Customers aren’t made equal – and some are truly terrible

It is absolutely right that we focus all our efforts on the customer experience, customer satisfaction, and a deep and ongoing of the customers’ every needs and wants. By doing so, we create a successful business

Customers aren't made equal

But – and it is a huge but – there is something else colossally important, which in this customer-loving age, has become almost poor taste to acknowledge. Not all customers are beneficial for your business. Some can damage you, your team, and your potential success.

We are all obsessed with the 80/20 rule. 80% of your sales come from 20% of your customers. And mostly, that is roughly accurate, especially in B2B. But if you change that list slightly and ask where 80% of your profit comes from, the answers may look different. Also, ask from which ones you get the joy of serving your customers, and that may throw up a slightly different list again. The optimum is a list of the people who top the last two lists, not those who buy the most.

Let’s look at that profit angle first. You could have one customer (or more) who orders vast amounts but considers that entitles them to pay late. Or sometimes never. That will tie up endless amounts of administrative time, stress you out, and give you cashflow nightmares. However much they spend, they are not worth the risk.

Similar to this are the discounters. I learned over the years that the customers who demand discounts are almost invariably the ones who complain, usually with a view to obtaining further discounts. Being completely sales-focussed, I struggled to learn the lesson, finding it gut-wrenching to turn away business. But when I broke the rule and took the order, it invariably cost money instead of making it.
These same people would also be part of the unreasonable demands brigade. For some customers, doing your utmost is never going to be enough. I remember being on the phone with one such customer while they demanded that we deliver in a timed slot that morning. Reasonable. Not quite. I was forced to point out that the time they were demanding was only an hour later, and the drive was over two hours. “That is your problem,” I was told, and the phone went down. There is indeed no pleasing some people.
The same goes for those who complain. Of course, you aren’t perfect and will get things wrong. And it is essential to acknowledge that and do everything in your utmost to make amends. But we have developed a complaining culture, where the grass is always greener, and the service, the goods, and the delivery could always be better.

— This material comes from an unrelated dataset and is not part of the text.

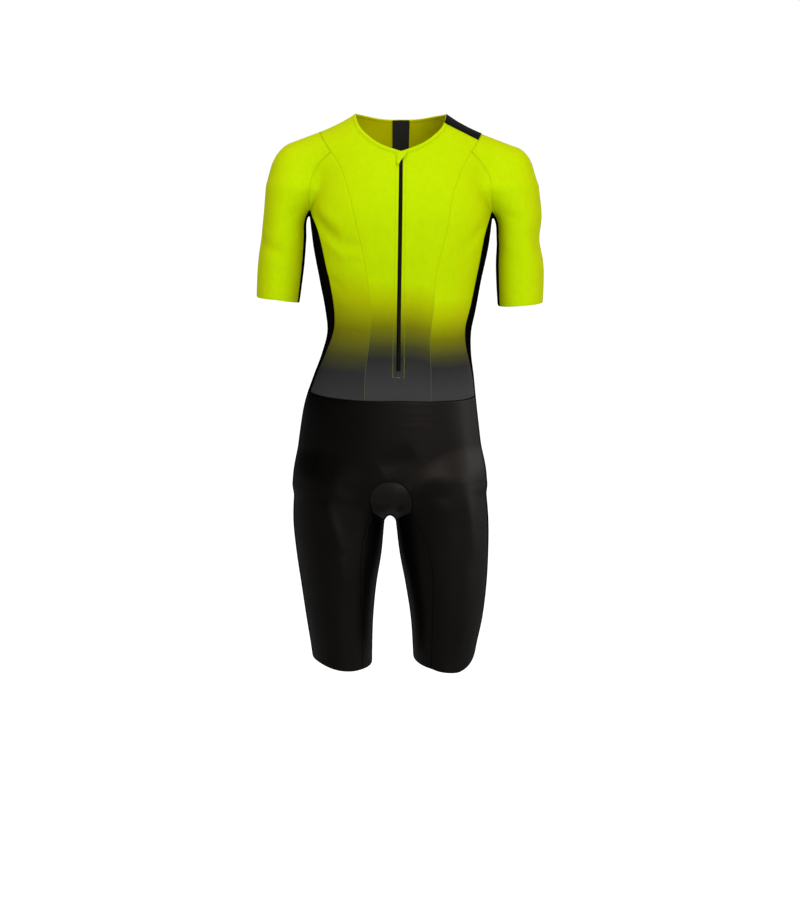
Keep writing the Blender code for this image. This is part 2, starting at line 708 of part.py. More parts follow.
def cloth(name, grids, material, thickness=CLOTH, raised=0.0):
    """A closed wall on the grids: its outer face, its inner face and the rim between them."""
    points, triangles = joined(grids)
    edges = sorted(free_edges(triangles))
    normals = outward(points)
    on_waist = [tuple(np.round(point, 2)) in WAIST_POINTS for point in points]
    normals[on_waist, 2] = 0
    normals /= np.linalg.norm(normals, axis=1, keepdims=True)
    middle = trimmed(points, normals, edges) + normals * raised
    outer, inner = middle + normals * thickness / 2, middle - normals * thickness / 2
    count = len(points)
    faces = triangles + [(c + count, b + count, a + count) for a, b, c in triangles]
    for a, b in edges:
        if np.linalg.norm(outer[a] - inner[b]) < np.linalg.norm(outer[b] - inner[a]):
            faces += [(b, a, b + count), (a, a + count, b + count)]
        else:
            faces += [(b, a, a + count), (b, a + count, b + count)]
    mesh = bpy.data.meshes.new(name)
    mesh.from_pydata((np.concatenate([outer, inner]) * MM).tolist(), [], faces)
    mesh.shade_smooth()
    mesh.set_sharp_from_angle(angle=np.radians(50))
    mesh.materials.append(material)
    piece = bpy.data.objects.new(name, mesh)
    SUIT.objects.link(piece)
    return piece


def finish(name, colour, roughness):
    """A plain Principled finish in a linear colour."""
    material = bpy.data.materials.new(name)
    material.use_nodes = True
    shader = material.node_tree.nodes["Principled BSDF"]
    shader.inputs["Base Color"].default_value = (*colour, 1)
    shader.inputs["Roughness"].default_value = roughness
    material.diffuse_color = (*colour, 1)
    return material


for thing in list(bpy.data.objects):
    bpy.data.objects.remove(thing, do_unlink=True)
SUIT = bpy.data.collections.new("triathlon_suit")
bpy.context.scene.collection.children.link(SUIT)

yellow_lycra = finish("yellow_lycra", (0.52, 0.75, 0.0), 0.6)
black_lycra = finish("black_lycra", (0.006, 0.006, 0.006), 0.55)
black_mesh = finish("black_mesh", (0.004, 0.004, 0.004), 0.7)
black_tape = finish("black_tape", (0.01, 0.01, 0.01), 0.8)
black_coil = finish("black_coil", (0.012, 0.012, 0.012), 0.35)
black_metal = finish("black_metal", (0.02, 0.02, 0.02), 0.3)


# ---- Shared seams ----

def each_side(table):
    return {"right": seam(table), "left": seam(mirrored(table))}


def ring_parts(pins, ease=1.0):
    """A ring's line, cut at every knot."""
    line = seam(pins, ease)
    knots = np.cumsum([pin.cells for pin in pins if pin.cells])
    return [line[a:b + 1] for a, b in zip([0, *knots], knots)]


neck_front, neck_back = each_side(NECK_FRONT), each_side(NECK_BACK)
shoulder, band_edge = each_side(SHOULDER), each_side(BAND_EDGE)
sleeve_top_front, sleeve_top_back = each_side(SLEEVE_TOP_FRONT), each_side(SLEEVE_TOP_BACK)
sleeve_front, sleeve_back = each_side(SLEEVE_FRONT), each_side(SLEEVE_BACK)
armpit = each_side(ARMPIT)
princess = {"right": seam(PRINCESS_RIGHT), "left": seam(PRINCESS_LEFT)}
side_front = {"right": seam(SIDE_FRONT_RIGHT, ARMPIT_EASE), "left": seam(SIDE_FRONT_LEFT, ARMPIT_EASE)}
side_back = {"right": seam(SIDE_BACK_RIGHT, ARMPIT_EASE), "left": seam(SIDE_BACK_LEFT, ARMPIT_EASE)}
slot = {"right": seam(SLOT_RIGHT), "left": seam(SLOT_LEFT)}
centre_back = seam(CENTRE_BACK)
body_waist = ring_parts([Pin(pin.x, pin.y, pin.z, pin.body) for pin in WAIST])
shorts_waist = ring_parts([Pin(pin.x, pin.y, pin.z, pin.shorts) for pin in WAIST])
# Rims at the waist lie level, because the cells above and below it don't meet one to one.
WAIST_POINTS = {tuple(np.round(point, 2)) for run in body_waist + shorts_waist for point in run}
# Each run of the body's waist, from the centre outward on its own side.
waist_back = {"right": body_waist[0], "left": body_waist[8][::-1]}
waist_side = {"right": body_waist[1][::-1], "left": body_waist[7]}
waist_front_side = {"right": body_waist[2][::-1], "left": body_waist[6]}
waist_front = {"right": body_waist[3][::-1], "left": body_waist[5]}


# ---- Body ----

def top_of_shoulder(side):
    """The strip of the front along the shoulder seam, as wide as the band that lies on it."""
    near_neck, near_sleeve = neck_front[side][:BAND_CELLS + 1], sleeve_top_front[side][:BAND_CELLS + 1]
    return panel(shoulder[side], band_edge[side], near_neck, near_sleeve)


def front_half(side):
    """From the zip's slot outward to the princess seam, with the neck and the strip at the top."""
    top = chain(neck_front[side][:BAND_CELLS - 1:-1], band_edge[side])
    outer = chain(sleeve_top_front[side][BAND_CELLS:], princess[side])
    return panel(top, waist_front[side], slot[side], outer)


def back_half(side):
    """From the centre back outward, under the shoulder, sleeve and side panel."""
    top = chain(neck_back[side][::-1], shoulder[side])
    outer = chain(sleeve_top_back[side], sleeve_back[side], side_back[side])
    return panel(top, waist_back[side], centre_back, outer)


SLOT_ROWS = SLOT_RIGHT[-2].cells
front_top = {side: top_of_shoulder(side) for side in ("right", "left")}
front = {side: front_half(side) for side in ("right", "left")}
below_slot = np.stack([slot["right"][SLOT_ROWS:], slot["left"][SLOT_ROWS:]], 1)
front_grids = [front_top["right"], front["right"], below_slot, front["left"], front_top["left"]]
cloth("front_centre", front_grids, yellow_lycra)

back = {side: back_half(side) for side in ("right", "left")}
cloth("back", [back["right"], back["left"]], yellow_lycra)

for side in ("right", "left"):
    front_side = panel(sleeve_front[side], waist_front_side[side], princess[side], side_front[side])
    cloth("front_side_" + side, [front_side], yellow_lycra)
    side_panel = panel(armpit[side], waist_side[side], side_front[side], side_back[side])
    cloth("side_panel_" + side, [side_panel], black_mesh)


# ---- Sleeves: raglan, in one piece over the shoulder, with a strip under the arm ----

ARM_LINES = {"right": ARM_LINES_RIGHT, "left": ARM_LINES_LEFT}
CUFFS = {"right": CUFF_RIGHT, "left": CUFF_LEFT}
EASED = ("under_front", "under_back")
for side in ("right", "left"):
    line = {name: seam(pins, ARMPIT_EASE if name in EASED else 1) for name, pins in ARM_LINES[side].items()}
    cuff = ring_parts(CUFFS[side])
    sleeve = [
        panel(sleeve_front[side][::-1], cuff[0], line["under_front"], line["front"]),
        panel(sleeve_top_front[side][::-1], cuff[1], line["front"], line["top"]),
        panel(sleeve_top_back[side], cuff[2], line["top"], line["back"]),
        panel(sleeve_back[side], cuff[3], line["back"], line["under_back"]),
    ]
    cloth("sleeve_" + side, sleeve, yellow_lycra)
    under_arm = panel(armpit[side], cuff[4][::-1], line["under_front"], line["under_back"])
    cloth("under_arm_" + side, [under_arm], black_mesh)


# ---- Shorts ----

LEG_LINES = {"right": LEG_LINES_RIGHT, "left": LEG_LINES_LEFT}
HEMS = {"right": HEM_RIGHT, "left": HEM_LEFT}
gusset_front = {"right": seam(GUSSET_RIGHT), "left": seam(GUSSET_LEFT)}
gusset_under = {"right": seam(UNDER_RIGHT), "left": seam(UNDER_LEFT)}
gusset_back = {"right": seam(GUSSET_BACK_RIGHT), "left": seam(GUSSET_BACK_LEFT)}
shorts_centre_front = seam(LEG_LINES_RIGHT["centre_front"])
shorts_centre_back = seam(LEG_LINES_RIGHT["centre_back"])
# Runs of the shorts' waist: back centre to middle, middle to side, side to middle, middle to centre.
back_runs = {"right": shorts_waist[0:2], "left": [run[::-1] for run in shorts_waist[:5:-1]]}
front_runs = {"right": [run[::-1] for run in shorts_waist[3:1:-1]], "left": shorts_waist[4:6]}
shorts_front = []
for side in ("right", "left"):
    centre_names = ("centre_front", "centre_back")
    line = {name: seam(pins) for name, pins in LEG_LINES[side].items() if name not in centre_names}
    hem = ring_parts(HEMS[side])
    inner_front = chain(shorts_centre_front, gusset_front[side], line["inner_front"])
    inner_back = chain(shorts_centre_back, gusset_back[side], line["inner_back"])
    shorts_front += [
        panel(front_runs[side][0], hem[0], inner_front, line["mid_front"]),
        panel(front_runs[side][1], hem[1], line["mid_front"], line["side"]),
    ]
    shorts_back = [
        panel(back_runs[side][0], hem[3][::-1], inner_back, line["mid_back"]),
        panel(back_runs[side][1], hem[2][::-1], line["mid_back"], line["side"]),
    ]
    cloth("shorts_back_" + side, shorts_back, black_lycra)
    inner_thigh = panel(gusset_under[side], hem[4][::-1], line["inner_front"], line["inner_back"])
    cloth("inner_thigh_" + side, [inner_thigh], black_lycra)
cloth("shorts_front", shorts_front, black_lycra)


def gusset_edge(side):
    """The gusset's edge on one side, from its front corner between the legs to its back corner."""
    front_edge = gusset_front[side][GUSSET_END:]
    back_edge = gusset_back[side][GUSSET_END:]
    return chain(front_edge, gusset_under[side], back_edge[::-1])


front_end = chain(gusset_front["right"][GUSSET_END::-1], gusset_front["left"][:GUSSET_END + 1])
back_end = chain(gusset_back["right"][GUSSET_END::-1], gusset_back["left"][:GUSSET_END + 1])
cloth("gusset", [panel(front_end, back_end, gusset_edge("right"), gusset_edge("left"))], black_lycra)


# ---- Trims ----

neck_seam = chain(neck_front["right"][::-1], neck_back["right"], neck_back["left"][::-1],
                  neck_front["left"])
NECK_CENTRE = len(neck_front["right"]) + len(neck_back["right"]) - 2


def neck_edge():
    """The free edge of the neck, a binding's width above its seam."""
    along = np.gradient(neck_seam, axis=0)
    up = np.cross(along, outward(neck_seam))
    up /= np.linalg.norm(up, axis=1, keepdims=True)
    up *= np.sign(up @ (0, 0, 1))[:, None]
    return fitted(neck_seam + up * BINDING_WIDTH)


edge = neck_edge()
cloth("neck_binding", [np.stack([edge, neck_seam])], yellow_lycra, BINDING)


def at_distances(row, centre, distances):
    """Points on a row of a grid, at distances from one of its points along it."""
    run = np.concatenate([[0], np.cumsum(np.linalg.norm(np.diff(row, axis=0), axis=1))])
    wanted = run[centre] + np.array(distances)
    return np.stack([np.interp(wanted, run, column) for column in row.T], 1)


# The black band lies on the top of the left shoulder, bare, from the neck's edge, where it covers
# the binding, to the sleeve.
over_cloth, over_binding = (wall / 2 + SEAM_GAP + TRIM / 2 for wall in (CLOTH, BINDING))
left_shoulder = NECK_CENTRE + len(neck_back["left"]) - 1
band_end = edge[left_shoulder:left_shoulder + BAND_CELLS + 1]
band = np.concatenate([band_end[:, None], front_top["left"]], axis=1)
band_heights = np.full(band.shape[1], over_cloth)
band_heights[:2] = over_binding
cloth("shoulder_band", [lifted(band, band_heights)], black_lycra, TRIM)

# The tape inside the back of the neck hangs from its edge.
back_rows = np.concatenate([back["right"][:, ::-1], back["left"][:, 1:]], axis=1)
tape_across = np.array([-1, 0, 1]) * NECK_TAPE_HALF
tape_rows = [at_distances(row, NECK_CENTRE, tape_across) for row in (edge, neck_seam)]
back_centre = back["right"].shape[1] - 1
tape_rows += [at_distances(row, back_centre, tape_across) for row in back_rows[1:NECK_TAPE_ROWS]]
under_binding = -(BINDING / 2 + SEAM_GAP + TRIM / 2)
cloth("neck_tape", [np.array(tape_rows)], black_tape, TRIM, under_binding)

# The zip: two tapes behind the slot, the teeth in it and the slider at the top.
TAPE_BEYOND_SLOT = 0.4
zip_rows = {}
for side in ("right", "left"):
    last, following = front[side][SLOT_ROWS], front[side][SLOT_ROWS + 1]
    end_row = last * (1 - TAPE_BEYOND_SLOT) + following * TAPE_BEYOND_SLOT
    zip_rows[side] = [*front[side][:SLOT_ROWS + 1], end_row]
zip_centre = (np.array(zip_rows["right"])[:, 0] + np.array(zip_rows["left"])[:, 0]) / 2
behind_cloth = -(CLOTH / 2 + SEAM_GAP + TRIM / 2)
for side in ("right", "left"):
    tape = [
        [centre, row[0], at_distances(row, 0, [ZIP_TAPE_WIDTH - ZIP_SLOT_HALF])[0]]
        for centre, row in zip(zip_centre, zip_rows[side])
    ]
    cloth("zip_tape_" + side, [np.array(tape)], black_tape, TRIM, behind_cloth)
teeth = [
    [centre - (TEETH_HALF, 0, 0), centre, centre + (TEETH_HALF, 0, 0)]
    for centre in zip_centre[:SLOT_ROWS + 1]
]
teeth_raised = behind_cloth + TRIM / 2 + SEAM_GAP + TEETH / 2
cloth("zip_teeth", [np.array(teeth)], black_coil, TEETH, teeth_raised)

slider = np.array(
    [[(x * row.half_width, SLIDER_Y, row.z) for x in (-1.0, 0.0, 1.0)] for row in SLIDER]
)
slider_raised = teeth_raised + TEETH / 2 + SEAM_GAP + SLIDER_THICK / 2
cloth("zip_slider", [fitted(slider)], black_metal, SLIDER_THICK, slider_raised)

# The garage is a flap sewn down beside the zip, standing over the slider to its slanting free edge.
garage = panel(seam(GARAGE_TOP), seam(GARAGE_BOTTOM), seam(GARAGE_SEWN), seam(GARAGE_FREE))
garage_low = BINDING / 2 + SEAM_GAP + TRIM / 2
garage_high = slider_raised + SLIDER_THICK / 2 + SEAM_GAP + TRIM / 2
rise = np.minimum(np.arange(garage.shape[1]) / GARAGE_STEP, 1)
cloth("zip_garage", [lifted(garage, garage_low + rise * (garage_high - garage_low))], yellow_lycra, TRIM)
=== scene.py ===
"""The looks of a short-sleeved one-piece triathlon suit: its cloth, seams, zip and trims.

The pieces are made and joined in the order in which a maker sews the suit. Cloth is worked out in
millimetres, with -Y the front, +X the wearer's left and +Z up, and is scaled when a mesh is made.
"""

from collections import namedtuple

import bpy
import numpy as np
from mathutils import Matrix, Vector


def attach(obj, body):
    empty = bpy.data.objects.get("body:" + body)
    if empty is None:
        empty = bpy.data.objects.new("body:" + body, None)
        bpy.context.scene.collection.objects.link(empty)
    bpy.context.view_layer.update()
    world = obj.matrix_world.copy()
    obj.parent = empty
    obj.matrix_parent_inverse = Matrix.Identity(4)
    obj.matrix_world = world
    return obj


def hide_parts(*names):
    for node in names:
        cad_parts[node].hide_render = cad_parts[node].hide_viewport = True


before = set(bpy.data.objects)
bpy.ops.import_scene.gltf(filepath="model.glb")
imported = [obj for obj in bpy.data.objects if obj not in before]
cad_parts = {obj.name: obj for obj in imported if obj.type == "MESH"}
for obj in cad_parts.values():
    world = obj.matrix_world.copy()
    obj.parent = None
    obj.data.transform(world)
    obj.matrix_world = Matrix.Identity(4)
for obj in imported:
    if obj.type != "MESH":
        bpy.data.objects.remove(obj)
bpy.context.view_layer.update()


# ==== Front, centre ====
# The middle of the chest and belly, of fine stretch knit dyed from bright yellow to dark grey, slit
# for the zip. It is cut to a worn form, so that form and the seams on it are given here.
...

Some demands are unreasonable: Others are simply too expensive for you to achieve. A one-off cost to appease a genuinely lovely customer is one thing. Continually denting your profit margin to pacify the customer from hell is quite another.

Some customers demand too much time and attention for too little in return. That may be your time or your team’s time. I have had customers who are lonely and want a friend to talk to. Or egotistical ones who think that a chunk of time devoted to telling them how wonderful they are comes as part of the package. Customers are entitled to fantastic service and a fabulous experience. They are not automatically entitled to your personal friendship or admiration. Harsh, but true.

The old adage that complaining customers are loyal customers is not always true. Customers leave for many reasons, and just as you are not their friend, they are entitled to move on to improve their lives by finding a supplier more suited to their needs in some way. There is a difference between this and a customer with zero loyalty. As happens to many of us, I had a situation where three ex-employees attempted to set up in competition. It only lasted a few months. But never-the-less, it was a betrayal in a myriad of ways. Perhaps the most horrible, however, was a big spending and very long-term customer who jumped ship knowing the situation based on price alone and without the courtesy of letting me know what was going on. I had zero regrets about being “too busy” when they tried to buy from me again for being solidly booked. Trust needs to work both ways.

For a while, we offered a discount for display for retail outlets. One customer did exceptionally well and ordered more and more from us, so I had no hesitation in promoting them to any public who enquired about the place to see our goods on display. Until I got a phone call from an irate member of the public, who had indeed spent money to go and visit the shop and find it devoid of stock. This retail outlet had been selling on to their customers and claiming what they bought was for display. A fatal flaw in our scheme and one that again exposed a customer you do not want: the one you cannot trust.

For B2B businesses, in particular, to work, collaboration is crucial. You want to do everything you possibly can to support your customers and ensure they thrive. But to do that, both sides have to work for mutual good. Too many buyers forget that. If a customer has completely different values to you and is endeavouring to take advantage of you at every turn, not only does it damage you when they succeed, but the underlying damage is worse. A toxic attitude of suspicion and dislike towards the customers can become the norm instead of the exception.

While no company can weed out everyone who is tiresome to deal with, occasionally late in paying, and not your ideal dinner guest, taking a hard line with the extremists can do wonders for your bottom line, your team’s morale, and your enjoyment of your business.